This new book by Australian PR practitioner Gerry McCusker is a useful and entertaining look at 79 relatively recent - and high-profile - PR disasters.
Most of these disasters, if not all, have been generated or exacerbated by that peculiar tendency towards hubris, arrogance and deception that seems to grip organisations, CEOs and, too often, their PR advisers when faced with an emerging crisis.
So often their collective actions make things worse rather than better.
At the end of each brief case study, McCusker offers some 'lessons learned'. These have the feel of lived experience and will offer sensible guidance, particularly to people new to the profession.
Overall, I was struck by just how frequent (or depressingly predictable) PR disasters occur. This is particularly surprising given that the solutions are common sense and, to many people, the obvious thing to do.
After all, when we stuff up saying sorry and promising not to do it again and offering to pay for the damage is the stuff that we are taught is the essence of good manners.
The problem is that CEOs and their organisations often move to the beat of a different drum. Egoism gets in the way as does a fear of the consequences of admitting error.
A good PR adviser is often the person who has to explain that ego-driven behaviour is going to make things much worse.
Fortunately, when a CEO has had an 'oh, shit' experience and they are facing the immediate immolation of their careers in a firestorm of media and public condemnation they are more likely to listen to common sense.

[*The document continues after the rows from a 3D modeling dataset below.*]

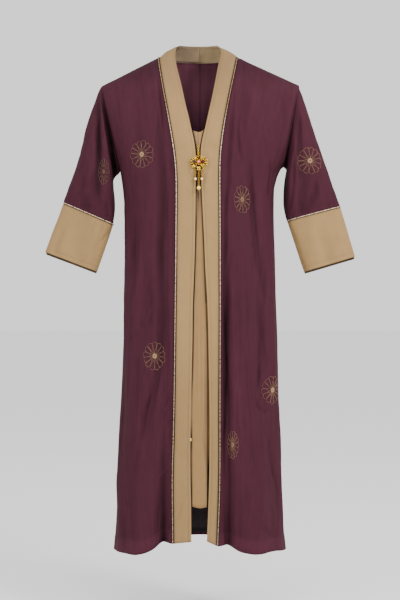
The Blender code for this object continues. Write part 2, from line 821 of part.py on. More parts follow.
# Insert: its edges lie on the inner faces of the bands, its middle hangs a little behind
def band_inside(side, row, share_across, behind):
    grid = grids["band", side] - facing["band", side] * (band_cloth + behind)
    low = int(math.floor(row))
    part = row - low
    column = share_across * band_columns
    left = int(min(math.floor(column), band_columns - 1))
    blend = column - left
    line = grid[:, left] * (1 - blend) + grid[:, left + 1] * blend
    return line[low] * (1 - part) + line[min(low + 1, len(line) - 1)] * part


def row_at(side, height):
    seam = grids["band", side][: len(grids["front", side]), 0, 2]
    return float(np.interp(height, seam, np.arange(len(seam))))


seam_heights = [float(z) for z in grids["band", "right"][: len(grids["front", "right"]), 0, 2]]
low = [z for z in seam_heights if insert_hem + 0.02 < z < -0.45][::2]
high = [z for z in seam_heights if -0.41 < z < insert_top - 0.006]
rows = []
for height in [insert_hem] + low + high + [insert_top]:
    ends = [band_inside(side, row_at(side, height), across, behind) for side, across, behind in insert_edges]
    pleat = float(np.clip((pleat_start - height) / pleat_length, 0, 1))
    pleat = pleat * pleat * (3 - 2 * pleat)
    scoop = scoop_depth * float(np.clip((height + 0.26) / 0.05, 0, 1))
    y_mid = (ends[1][1] + ends[2][1]) / 2 + insert_cloth
    z_mid = (ends[1][2] + ends[2][2]) / 2
    between = []
    for x, x_shift, back_by, back_shift, scoop_share in insert_columns:
        y = y_mid + back_by + back_shift * pleat
        between.append(np.array([x + x_shift * pleat, y, z_mid - scoop * scoop_share]))
    rows.append([*ends[:2], *between, *ends[2:]])
insert = np.array(rows)
insert_middle = np.zeros_like(insert)
insert_middle[..., 2] = insert[..., 2]
insert_out = normals(insert, insert_middle)
insert_out[:, 0] = facing["band", "right"][10, 2]
insert_out[:, -1] = facing["band", "left"][10, 2]
wall("inner_panel", insert, insert - insert_out * insert_cloth, insert_finish)

# Lining: the two backs' inner faces, moved in
halves = []
for side in ("right", "left"):
    back = grids["back", side]
    out = facing["back", side]
    top = int(np.searchsorted(back[:, 0, 2], lining_top))
    face = back[1:top, :-1]
    lean = out[1:top, :-1]
    start = 0 if side == "left" else 1
    halves.append(((face - lean * (cloth + seam_gap))[:, start:], lean[:, start:]))
(right_face, right_lean), (left_face, left_lean) = halves
count = min(len(right_face), len(left_face))
lining = np.concatenate([right_face[:count, ::-1], left_face[:count]], axis=1)
lean = np.concatenate([right_lean[:count, ::-1], left_lean[:count]], axis=1)
wall("back_lining", lining, lining - lean * lining_cloth, lining_finish, turn=right_face.shape[1])


# Brooch: plate, stones and three drops; the drops hang from rings and swing sideways
def turned(name, profile, centre, finish, count=8, axis="z", closed_profile=False):
    # a shape turned round an axis; the profile holds (radius, place along the axis)
    points = []
    index = []
    for radius, place in profile:
        if radius < 1e-6:
            index.append([len(points)] * count)
            points.append((0.0, 0.0, place))
            continue
        index.append([len(points) + j for j in range(count)])
        for j in range(count):
            angle = 2 * math.pi * j / count
            points.append((radius * math.cos(angle), radius * math.sin(angle), place))
    faces = []
    steps = len(profile) if closed_profile else len(profile) - 1
    for i in range(steps):
        low = index[i]
        high = index[(i + 1) % len(profile)]
        for j in range(count):
            k = (j + 1) % count
            for face in ((low[j], low[k], high[k]), (low[j], high[k], high[j])):
                if len(set(face)) == 3:
                    faces.append(face)
    points = np.array(points)
    if axis == "y":
        points = points[:, [0, 2, 1]] * [1, -1, 1]
    return add_object(name, points + centre, faces, finish)


def ring(name, centre, axis, radius, wire, finish, count=10, sides_of_wire=4):
    around = np.arange(count) * 2 * math.pi / count
    flat = np.stack([np.cos(around), np.sin(around), np.zeros(count)], axis=-1) * radius
    if axis == "y":
        flat = flat[:, [0, 2, 1]]
    if axis == "x":
        flat = flat[:, [2, 0, 1]]
    spokes = unit(flat)
    normal = {"x": [1, 0, 0], "y": [0, 1, 0], "z": [0, 0, 1]}[axis]
    turn = np.arange(sides_of_wire) * 2 * math.pi / sides_of_wire
    rings = flat[:, None] + wire * (
        spokes[:, None] * np.cos(turn)[None, :, None] + np.array(normal) * np.sin(turn)[None, :, None]
    )
    faces = []
    for i in range(count):
        for j in range(sides_of_wire):
            a = i * sides_of_wire + j
            b = i * sides_of_wire + (j + 1) % sides_of_wire
            c = ((i + 1) % count) * sides_of_wire + (j + 1) % sides_of_wire
            d = ((i + 1) % count) * sides_of_wire + j
            faces += [(a, b, c), (a, c, d)]
    return add_object(name, rings.reshape(-1, 3) + centre, faces, finish)


def ball(name, centre, size, finish, count=8, rows=5):
    angles = np.linspace(-math.pi / 2, math.pi / 2, rows + 1)
    profile = [(max(math.cos(a), 0.0) if abs(a) < 1.57 else 0.0, math.sin(a)) for a in angles]
    made = turned(name, profile, (0, 0, 0), finish, count)
    made.data.transform(Matrix.Translation(centre) @ Matrix.Diagonal((*size, 1.0)))
    return made


def join(target, others):
    # unite shapes that overlap into one body
    for other in others:
        step = target.modifiers.new("join_" + other.name, "BOOLEAN")
        step.operation = "UNION"
        step.solver = "EXACT"
        step.object = other
        other.hide_render = True
        other.display_type = "WIRE"


def near_front(x, z, reach):
    # how far forward the bands come around a place
    found = [grids["band", side].reshape(-1, 3) for side in sides]
    points = np.concatenate(found)
    close = (np.abs(points[:, 2] - z) < reach) & (np.abs(points[:, 0] - x) < reach)
    return float(points[close, 1].min())


plate_x, plate_z = plate_centre
plate_y = near_front(plate_x, plate_z, plate_reach) - seam_gap
front_y = plate_y - plate_thick
angles = np.arange(plate_points) * 2 * math.pi / plate_points
reach = read(plate_outline, 1, np.degrees(angles)) + scallop_depth * np.cos(plate_scallops * angles)
outline = np.zeros((plate_points, 3))
outline[:, 0] = plate_x + reach * np.cos(angles)
outline[:, 2] = plate_z + reach * np.sin(angles)
back_face = outline + [0, plate_y, 0]
front_face = outline + [0, front_y, 0]
around = range(plate_points)
faces = [tuple(around), tuple(k + plate_points for k in reversed(around))]
for i in around:
    beside = (i + 1) % plate_points
    faces.append((i, i + plate_points, beside + plate_points, beside))
plate_mesh = bpy.data.meshes.new("brooch_plate")
plate_mesh.from_pydata(np.concatenate([back_face, front_face]).tolist(), [], faces)
plate_mesh.materials.append(gold_finish)
plate = bpy.data.objects.new("brooch_plate", plate_mesh)
bpy.context.scene.collection.objects.link(plate)

joined = []
for name, x, z, radius, height, colour in stones:
    bezel = ring("bezel_" + name, (x, front_y, z), "y", radius + bezel_wire * 1.5, bezel_wire, gold_finish, 14)
    joined.append(bezel)
    stone_finish = material(name, colour, 0.08, 0.0)
    dome = [(1.0, 0.0), (0.93, 0.45), (0.6, 0.85), (0.0, 1.0)]
    profile = [(0.0, 0.0)] + [(radius * out, height * up) for out, up in dome]
    turned(name, profile, (x, front_y - seam_gap, z), stone_finish, 12, axis="y")
# Chain from the top of the plate up between the bands: its links are soldered into one piece
for k, height in enumerate(link_heights):
    centre = (plate_x, front_y + link_wire / 2, height)
    joined.append(ring(f"link_{k}", centre, "yx"[k % 2], link_radius[k % 2], link_wire, gold_finish, 8))
flower_place = (plate_x + 0.0003, front_y - 0.0018, flower_height)
joined.append(ball("flower_boss", flower_place, flower_size, gold_finish, 10, 5))
hinges = {}
for name, x, z, ahead, length, pearl, tip in drops:
    y = plate_y - drop_ahead - ahead
    hinges[name] = (x, y, z)
    joined.append(ring("fixed_" + name, (x, y, z + ring_radius), "x", ring_radius, wire_radius, gold_finish))
    boss_y = (y + front_y) / 2 if ahead == 0 else y + boss_size[1] * 0.77
    boss_z = z + 2 * ring_radius + wire_radius + boss_size[2] * 0.4
    joined.append(ball("boss_" + name, (x, boss_y, boss_z), boss_size, gold_finish, 6, 4))
join(plate, joined)

# The drops and pearls are drawn round their hinges
for name, x, z, ahead, length, pearl, tip in drops:
    top = link_play - ring_radius * 2
    moving = ring("ring_" + name, (0, 0, link_play - ring_radius), "y", ring_radius, wire_radius, gold_finish)
    upper = pearl - length
    lower = -pearl - length
    profile = [(0.0, top + 0.0004), (wire_radius, top)]
    beads = int((top - upper - 0.0022) / bead_spacing)
    spacing = (top - upper - 0.0020) / beads
    for k in range(beads):
        at = top - 0.0004 - spacing * (k + 0.5)
        profile += [(wire_radius, at + spacing * 0.44), (bead_radius, at + 0.0006)]
        profile += [(bead_radius, at - 0.0006), (wire_radius, at - spacing * 0.44)]
    profile += [(cap_radius, upper + 0.0007), (cap_radius * 0.88, upper + seam_gap)]
    profile += [(wire_radius, upper + seam_gap), (wire_radius, lower - seam_gap)]
    profile += [(0.0012, lower - seam_gap), (0.0009, lower - tip * 0.7), (0.0, lower - tip)]
    drop = turned(name, profile, (0, 0, 0), gold_finish, 6)
    join(drop, [moving])
    ends = math.asin((wire_radius + seam_gap) / pearl)
    curve = np.linspace(math.pi / 2 - ends, -math.pi / 2 + ends, 8)
    shell = [(pearl * math.cos(a), pearl * math.sin(a) - length) for a in curve]
    bead = turned(name.replace("drop", "pearl"), shell, (0, 0, 0), pearl_finish, 10, closed_profile=True)
    for piece in (drop, moving, bead):
        piece.location = hinges[name]
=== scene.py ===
import math

import bpy
import numpy as np
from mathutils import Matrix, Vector
from mathutils.bvhtree import BVHTree


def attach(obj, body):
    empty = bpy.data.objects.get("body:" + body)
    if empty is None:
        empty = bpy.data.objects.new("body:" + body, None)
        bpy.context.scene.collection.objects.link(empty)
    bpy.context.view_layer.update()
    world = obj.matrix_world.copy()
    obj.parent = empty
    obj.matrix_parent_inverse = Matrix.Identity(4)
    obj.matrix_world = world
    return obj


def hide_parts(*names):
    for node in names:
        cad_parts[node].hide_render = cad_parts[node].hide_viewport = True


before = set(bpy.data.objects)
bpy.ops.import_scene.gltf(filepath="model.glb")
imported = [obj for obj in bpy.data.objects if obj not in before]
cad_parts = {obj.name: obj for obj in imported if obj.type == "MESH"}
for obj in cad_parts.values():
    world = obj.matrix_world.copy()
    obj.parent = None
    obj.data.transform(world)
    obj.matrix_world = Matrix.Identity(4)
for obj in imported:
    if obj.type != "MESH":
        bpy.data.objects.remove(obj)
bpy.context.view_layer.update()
print("frame loaded")

# Where the camera stands; a pixel covers this much on the plane y = 0
picture = {"pixel": 0.00266, "column": 200, "row": 300, "eyeHeight": -0.645, "distance": 3.2, "tall": 600,
           "sensor": 36.0}

# Each sheet's finish, slot and thickness in metres; neighbours keep the gap between them
sheets = {
    "front": ("burgundyCloth", "burgundy_cloth", 0.0014),
    "back": ("burgundyCloth", "burgundy_cloth", 0.0014),
    "sleeve": ("burgundyCloth", "burgundy_cloth", 0.0014),
    "band": ("tanCloth", "tan_cloth", 0.0018),
    "cuff": ("tanCloth", "tan_cloth", 0.0018),
    "innerPanel": ("insertCloth", "insert_cloth", 0.0012),
    "backLining": ("liningCloth", "lining_cloth", 0.0012),
}
gap = 0.0003

mesh = {"frontColumns": 132, "neckColumns": 24, "backColumns": 80, "armholeRows": 40, "bodyRows": 112,
        "underarmRows": 16, "sleeveRows": 84, "cuffRows": 30}

# Columns of the bands as shares of their width, close together along both stitched edges
bandShares = [
    0, 0.012, 0.022, 0.031, 0.04, 0.049, 0.06, 0.074, 0.09, 0.11, 0.15, 0.22, 0.32, 0.42, 0.5, 0.58, 0.68,
    0.78, 0.86, 0.9, 0.92, 0.94, 0.97, 1,
]
# Rows along the sleeves and cuffs, as shares of their length, close together at the seams
sleeveShares = [*(0.975 * np.linspace(0, 1, mesh["sleeveRows"]) ** 1.15), 0.982, 0.988, 0.994, 1]
cuffShares = [0, 0.006, 0.012, 0.018, 0.024, 0.030, 0.038, 0.048,
              *np.linspace(0.065, 0.97, mesh["cuffRows"]), 0.985, 1]

figure = {"hem": -1.305, "underarmSpan": 0.102, "neckDepth": 0.080, "shoulderRound": 0.150, "squareness": 2.4,
          "bandStep": -0.2580, "hemLiftFrom": -0.95}

# x is positive towards the wearer's left; tip and underarm are (distance out, height)
sides = {
    "right": {"sign": -1, "neck": 0.11, "tip": (0.2615, -0.077), "underarm": (0.211, -0.302)},
    "left": {"sign": 1, "neck": 0.0998, "tip": (0.2628, -0.0747), "underarm": (0.222, -0.2915)},
}

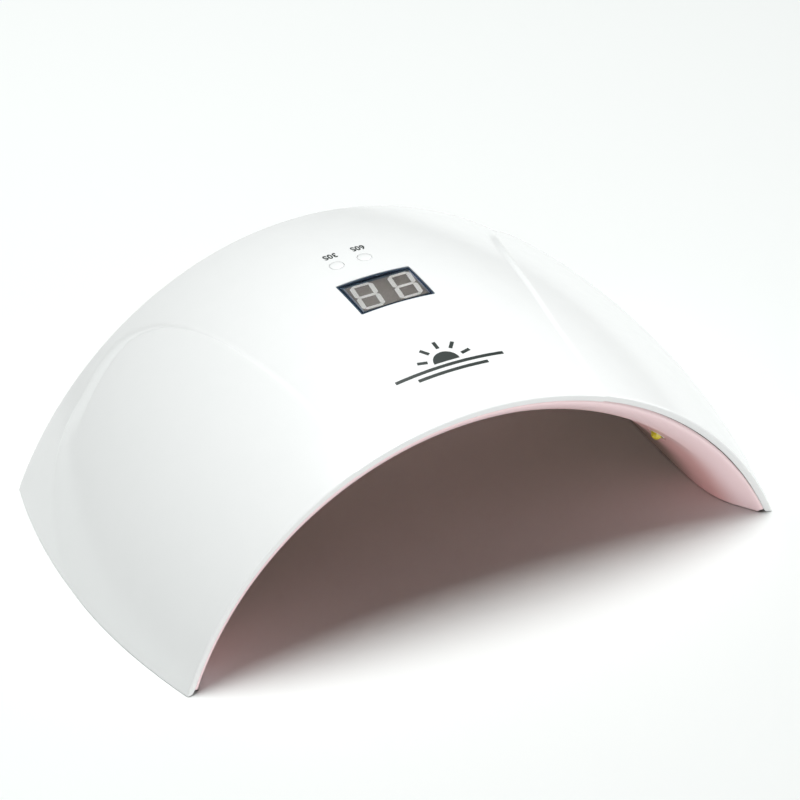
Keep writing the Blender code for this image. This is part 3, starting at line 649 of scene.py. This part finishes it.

Still, PR is an art and the heart of that art is human interaction, understanding how people react and in PR the crisis is the moment in extremis when you either earn your stripes or get revealed as a charlatan (often in a horribly public way).
If you're new to PR this book will help you prepare yourself for the inevitable first crisis.
If you've been there and done that, reading about (other people's) crises is, I must admit, a damn lot of fun.